Item Analysis

Item Analysis evaluates individual items in a test or questionnaire — difficulty, discrimination, and relationship to overall score. The core tool of classical test theory for refining assessments.


Step 1 — Provide your data

Matrix of respondents x items (numeric, e.g. 0/1 for correct/incorrect or partial credit scores).
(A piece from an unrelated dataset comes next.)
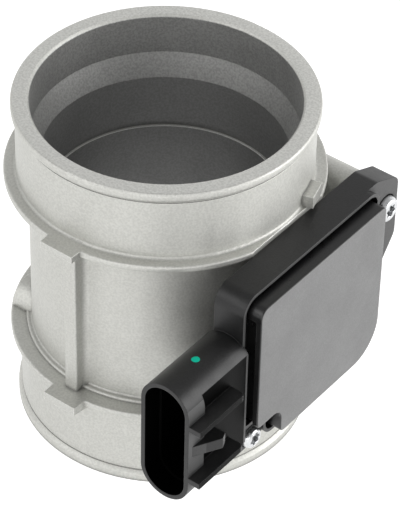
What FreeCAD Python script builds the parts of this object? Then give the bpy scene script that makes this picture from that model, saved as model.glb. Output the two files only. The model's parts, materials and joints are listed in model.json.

Supports Excel Import, Sample Data Generator, and Manual Entry.


Step 2 — Results

Overall test statistics:

  • Total score mean and SD
  • Number of items and respondents

Per-item statistics:

  • Item mean and SD
  • Difficulty index (p) — proportion correct
  • Discrimination index (D) — top 27% minus bottom 27%
  • Point-biserial correlation — item vs total score
  • Top-group and bottom-group performance
  • Response distribution
  • Automatic flags for problematic items

A UniversalChatBot is available for discussion.


Statistical methods used

Difficulty index

difficulty = item_mean / max_item_score

Difficulty Interpretation
< 0.20 Too difficult (flagged)
0.20 - 0.80 Acceptable
> 0.80 Too easy (flagged)

Discrimination index (D)

D = top_27%_proportion - bottom_27%_proportion

D Interpretation
>= 0.40 Excellent
0.30 - 0.40 Good
0.20 - 0.30 Acceptable
< 0.20 Low (flagged)
Negative Serious problem — miskeyed or confusing

Point-biserial correlation — Pearson r between item score and total score. Below ~0.20 = weak item.

27% rule (Kelley, 1939) — top/bottom 27% maximises discrimination reliability.

No formal hypothesis test — item analysis is descriptive. Use alongside Cronbach's Alpha for comprehensive scale evaluation.